▶ _Problem description_: Your task is to give the data again, exactly, with every line intact.

▶ _Given information_:
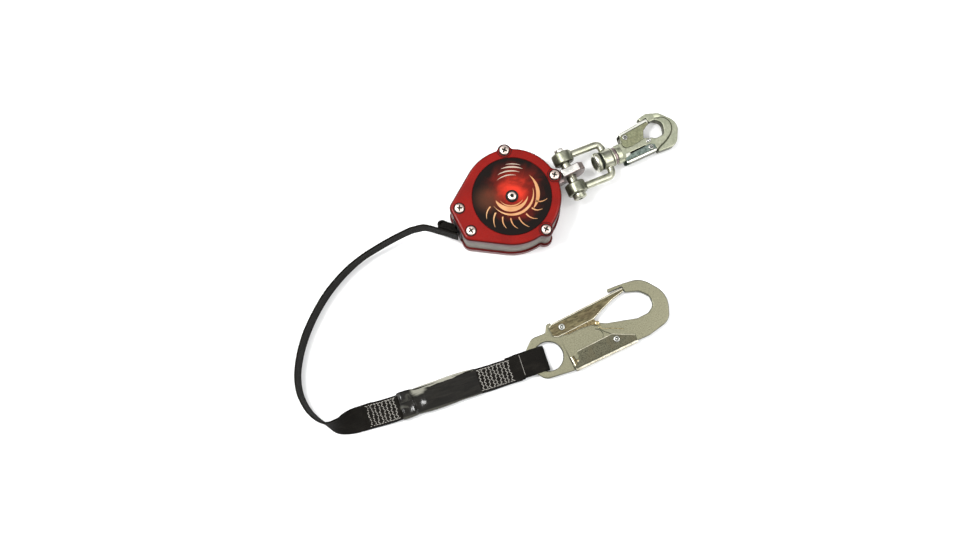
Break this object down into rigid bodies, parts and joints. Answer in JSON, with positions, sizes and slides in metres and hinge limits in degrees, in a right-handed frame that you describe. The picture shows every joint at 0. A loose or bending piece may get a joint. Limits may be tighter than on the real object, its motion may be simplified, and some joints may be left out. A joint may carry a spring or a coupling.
{
  "type": "self retracting lifeline",
  "caption": "Self retracting lifeline with a swivel anchor hook on a clevis, a black webbing line, an absorber pack and a double locking hook.",
  "frame": {"origin": "on the drum's axis, in the flat rear face that the casing lies on", "axes": "+Z along the drum's axis and out through the label, +X along the casing towards the anchor hook, +Y across it"},
  "size_m": [0.4609, 0.2311, 0.0517],
  "materials": {
    "cover_red": "satin moulded red",
    "rear_red": "satin moulded dark red",
    "band_grey": "matt grey",
    "label_black": "printed film",
    "black_plastic": "matt black",
    "bright_steel": "plated",
    "dark_steel": "phosphated",
    "zinc": "forged, bright zinc plated",
    "yellow_zinc": "forged, yellow zinc plated",
    "bronze_zinc": "pressed, dark yellow zinc plated",
    "spring_steel": "rolled spring steel",
    "brass": "turned",
    "webbing": "woven black webbing",
    "sleeve": "shrunk black film"
  },
  "bodies": {
    "casing": {"rear_cover": "rear_red", "center_ring": "band_grey", "front_cover": "cover_red", "label_plate": "label_black", "cover_screw_a": "bright_steel", "cover_screw_b": "bright_steel", "cover_screw_c": "bright_steel", "cover_screw_d": "bright_steel", "cover_screw_e": "bright_steel", "threaded_insert_a": "brass", "threaded_insert_b": "brass", "threaded_insert_c": "brass", "threaded_insert_d": "brass", "threaded_insert_e": "brass", "exit_guide": "black_plastic", "anchor_bracket": "dark_steel", "axle_shaft": "dark_steel", "axle_screw": "bright_steel", "axle_collar": "black_plastic", "ratchet_ring": "dark_steel"},
    "drum": {"drum_hub": "dark_steel", "drum_flange": "dark_steel", "webbing_coil": "webbing", "rear_bush": "brass", "front_bush": "brass", "pawl_pin_a": "bright_steel", "pawl_pin_b": "bright_steel", "pawl_spring_a": "spring_steel", "pawl_spring_b": "spring_steel", "power_spring": "spring_steel"},
    "pawl_a": {"pawl_a": "bright_steel"},
    "pawl_b": {"pawl_b": "bright_steel"},
    "shackle": {"shackle": "zinc", "clevis_pin": "zinc", "clevis_pin_nut": "bright_steel"},
    "anchor_hook": {"swivel_bolt": "zinc", "swivel_washer_inner": "zinc", "swivel_washer_outer": "dark_steel", "anchor_hook_body": "zinc", "anchor_gate_rivet": "bright_steel", "anchor_lever_rivet": "bright_steel"},
    "anchor_gate": {"anchor_gate": "zinc"},
    "anchor_lock_lever": {"anchor_lock_lever": "zinc"},
    "lifeline": {"webbing_tail": "webbing", "webbing_stop": "webbing", "lifeline_webbing": "webbing", "absorber_pack": "webbing", "absorber_sleeve": "sleeve"},
    "line_hook": {"webbing_loop": "webbing", "line_hook_body": "yellow_zinc", "line_gate_rivet": "bright_steel", "line_lever_rivet": "bright_steel"},
    "line_gate": {"line_gate": "bronze_zinc"},
    "line_lock_lever": {"line_lock_lever": "bronze_zinc"}
  },
  "joints": [
    {"name": "line_payout", "type": "slide", "parent": "casing", "child": "lifeline", "axis": [-0.7366, 0.6763, 0], "range_m": [0, 0.0402], "stiffness_N_per_m": 30, "springref_m": -0.1},
    {"name": "drum_spin", "type": "hinge", "parent": "casing", "child": "drum", "pos_m": [0, 0, 0], "axis": [0, 0, 1], "range_deg": [-60, 0]},
    {"name": "pawl_a_swing", "type": "hinge", "parent": "drum", "child": "pawl_a", "pos_m": [0, 0.022, 0.04], "axis": [0, 0, 1], "range_deg": [0, 18], "stiffness_Nm_per_rad": 0.01, "springref_deg": -11.46},
    {"name": "pawl_b_swing", "type": "hinge", "parent": "drum", "child": "pawl_b", "pos_m": [0, -0.022, 0.04], "axis": [0, 0, 1], "range_deg": [0, 18], "stiffness_Nm_per_rad": 0.01, "springref_deg": -11.46},
    {"name": "shackle_pivot", "type": "hinge", "parent": "casing", "child": "shackle", "pos_m": [0.065, 0, 0.023], "axis": [-0.0576, -0.9983, 0], "range_deg": [-83, 95]},
    {"name": "swivel_spin", "type": "hinge", "parent": "shackle", "child": "anchor_hook", "pos_m": [0.11138, -0.00267, 0.0159], "axis": [0.9869, -0.0569, -0.1511], "continuous": true},
    {"name": "anchor_gate_swing", "type": "hinge", "parent": "anchor_hook", "child": "anchor_gate", "pos_m": [0.13184, 0.00867, 0.01288], "axis": [0.1508, -0.0087, 0.9885], "range_deg": [-26, 0], "stiffness_Nm_per_rad": 0.08, "springref_deg": 17.19},
    {"name": "anchor_lever_press", "type": "hinge", "parent": "anchor_hook", "child": "anchor_lock_lever", "pos_m": [0.15149, -0.0112, 0.00971], "axis": [0.1508, -0.0087, 0.9885], "range_deg": [-6, 0], "stiffness_Nm_per_rad": 0.15, "springref_deg": 11.46},
    {"name": "line_hook_swing", "type": "hinge", "parent": "lifeline", "child": "line_hook", "pos_m": [-0.06456, -0.14802, 0.005], "axis": [0.1582, 0.9874, 0], "range_deg": [-75, 60], "deforming": ["webbing_loop"]},
    {"name": "line_gate_swing", "type": "hinge", "parent": "line_hook", "child": "line_gate", "pos_m": [-0.01202, -0.13177, 0.0053], "axis": [0, 0, 1], "range_deg": [-20, 0], "stiffness_Nm_per_rad": 0.3, "springref_deg": 22.92},
    {"name": "line_lever_press", "type": "hinge", "parent": "line_hook", "child": "line_lock_lever", "pos_m": [0.03072, -0.16686, 0.0053], "axis": [0, 0, 1], "range_deg": [-8, 0], "stiffness_Nm_per_rad": 0.5, "springref_deg": 11.46}
  ],
  "couplings": [
    {"joint": "drum_spin", "follows": "line_payout", "rad_per_m": -26.042}
  ]
}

▶ _Task answer_:
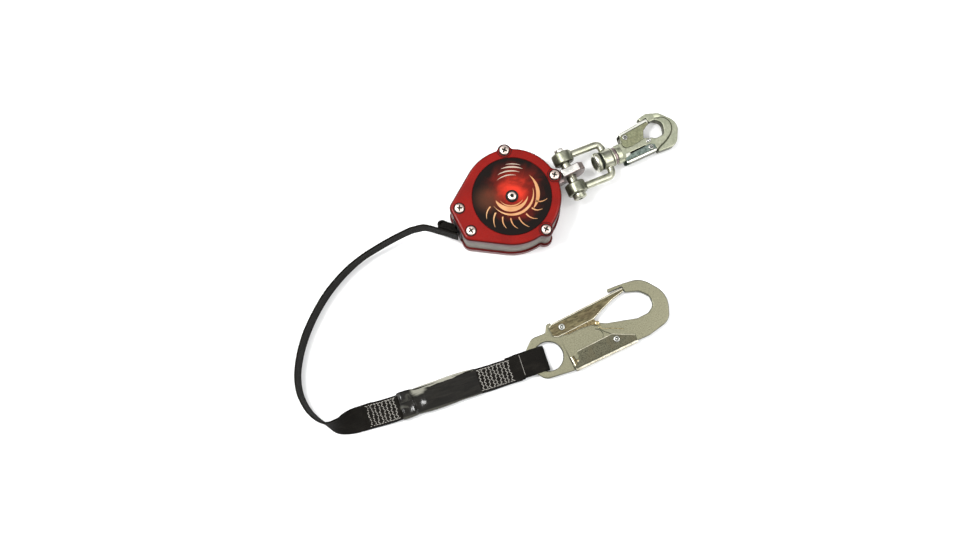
Break this object down into rigid bodies, parts and joints. Answer in JSON, with positions, sizes and slides in metres and hinge limits in degrees, in a right-handed frame that you describe. The picture shows every joint at 0. A loose or bending piece may get a joint. Limits may be tighter than on the real object, its motion may be simplified, and some joints may be left out. A joint may carry a spring or a coupling.
{
  "type": "self retracting lifeline",
  "caption": "Self retracting lifeline with a swivel anchor hook on a clevis, a black webbing line, an absorber pack and a double locking hook.",
  "frame": {"origin": "on the drum's axis, in the flat rear face that the casing lies on", "axes": "+Z along the drum's axis and out through the label, +X along the casing towards the anchor hook, +Y across it"},
  "size_m": [0.4609, 0.2311, 0.0517],
  "materials": {
    "cover_red": "satin moulded red",
    "rear_red": "satin moulded dark red",
    "band_grey": "matt grey",
    "label_black": "printed film",
    "black_plastic": "matt black",
    "bright_steel": "plated",
    "dark_steel": "phosphated",
    "zinc": "forged, bright zinc plated",
    "yellow_zinc": "forged, yellow zinc plated",
    "bronze_zinc": "pressed, dark yellow zinc plated",
    "spring_steel": "rolled spring steel",
    "brass": "turned",
    "webbing": "woven black webbing",
    "sleeve": "shrunk black film"
  },
  "bodies": {
    "casing": {"rear_cover": "rear_red", "center_ring": "band_grey", "front_cover": "cover_red", "label_plate": "label_black", "cover_screw_a": "bright_steel", "cover_screw_b": "bright_steel", "cover_screw_c": "bright_steel", "cover_screw_d": "bright_steel", "cover_screw_e": "bright_steel", "threaded_insert_a": "brass", "threaded_insert_b": "brass", "threaded_insert_c": "brass", "threaded_insert_d": "brass", "threaded_insert_e": "brass", "exit_guide": "black_plastic", "anchor_bracket": "dark_steel", "axle_shaft": "dark_steel", "axle_screw": "bright_steel", "axle_collar": "black_plastic", "ratchet_ring": "dark_steel"},
    "drum": {"drum_hub": "dark_steel", "drum_flange": "dark_steel", "webbing_coil": "webbing", "rear_bush": "brass", "front_bush": "brass", "pawl_pin_a": "bright_steel", "pawl_pin_b": "bright_steel", "pawl_spring_a": "spring_steel", "pawl_spring_b": "spring_steel", "power_spring": "spring_steel"},
    "pawl_a": {"pawl_a": "bright_steel"},
    "pawl_b": {"pawl_b": "bright_steel"},
    "shackle": {"shackle": "zinc", "clevis_pin": "zinc", "clevis_pin_nut": "bright_steel"},
    "anchor_hook": {"swivel_bolt": "zinc", "swivel_washer_inner": "zinc", "swivel_washer_outer": "dark_steel", "anchor_hook_body": "zinc", "anchor_gate_rivet": "bright_steel", "anchor_lever_rivet": "bright_steel"},
    "anchor_gate": {"anchor_gate": "zinc"},
    "anchor_lock_lever": {"anchor_lock_lever": "zinc"},
    "lifeline": {"webbing_tail": "webbing", "webbing_stop": "webbing", "lifeline_webbing": "webbing", "absorber_pack": "webbing", "absorber_sleeve": "sleeve"},
    "line_hook": {"webbing_loop": "webbing", "line_hook_body": "yellow_zinc", "line_gate_rivet": "bright_steel", "line_lever_rivet": "bright_steel"},
    "line_gate": {"line_gate": "bronze_zinc"},
    "line_lock_lever": {"line_lock_lever": "bronze_zinc"}
  },
  "joints": [
    {"name": "line_payout", "type": "slide", "parent": "casing", "child": "lifeline", "axis": [-0.7366, 0.6763, 0], "range_m": [0, 0.0402], "stiffness_N_per_m": 30, "springref_m": -0.1},
    {"name": "drum_spin", "type": "hinge", "parent": "casing", "child": "drum", "pos_m": [0, 0, 0], "axis": [0, 0, 1], "range_deg": [-60, 0]},
    {"name": "pawl_a_swing", "type": "hinge", "parent": "drum", "child": "pawl_a", "pos_m": [0, 0.022, 0.04], "axis": [0, 0, 1], "range_deg": [0, 18], "stiffness_Nm_per_rad": 0.01, "springref_deg": -11.46},
    {"name": "pawl_b_swing", "type": "hinge", "parent": "drum", "child": "pawl_b", "pos_m": [0, -0.022, 0.04], "axis": [0, 0, 1], "range_deg": [0, 18], "stiffness_Nm_per_rad": 0.01, "springref_deg": -11.46},
    {"name": "shackle_pivot", "type": "hinge", "parent": "casing", "child": "shackle", "pos_m": [0.065, 0, 0.023], "axis": [-0.0576, -0.9983, 0], "range_deg": [-83, 95]},
    {"name": "swivel_spin", "type": "hinge", "parent": "shackle", "child": "anchor_hook", "pos_m": [0.11138, -0.00267, 0.0159], "axis": [0.9869, -0.0569, -0.1511], "continuous": true},
    {"name": "anchor_gate_swing", "type": "hinge", "parent": "anchor_hook", "child": "anchor_gate", "pos_m": [0.13184, 0.00867, 0.01288], "axis": [0.1508, -0.0087, 0.9885], "range_deg": [-26, 0], "stiffness_Nm_per_rad": 0.08, "springref_deg": 17.19},
    {"name": "anchor_lever_press", "type": "hinge", "parent": "anchor_hook", "child": "anchor_lock_lever", "pos_m": [0.15149, -0.0112, 0.00971], "axis": [0.1508, -0.0087, 0.9885], "range_deg": [-6, 0], "stiffness_Nm_per_rad": 0.15, "springref_deg": 11.46},
    {"name": "line_hook_swing", "type": "hinge", "parent": "lifeline", "child": "line_hook", "pos_m": [-0.06456, -0.14802, 0.005], "axis": [0.1582, 0.9874, 0], "range_deg": [-75, 60], "deforming": ["webbing_loop"]},
    {"name": "line_gate_swing", "type": "hinge", "parent": "line_hook", "child": "line_gate", "pos_m": [-0.01202, -0.13177, 0.0053], "axis": [0, 0, 1], "range_deg": [-20, 0], "stiffness_Nm_per_rad": 0.3, "springref_deg": 22.92},
    {"name": "line_lever_press", "type": "hinge", "parent": "line_hook", "child": "line_lock_lever", "pos_m": [0.03072, -0.16686, 0.0053], "axis": [0, 0, 1], "range_deg": [-8, 0], "stiffness_Nm_per_rad": 0.5, "springref_deg": 11.46}
  ],
  "couplings": [
    {"joint": "drum_spin", "follows": "line_payout", "rad_per_m": -26.042}
  ]
}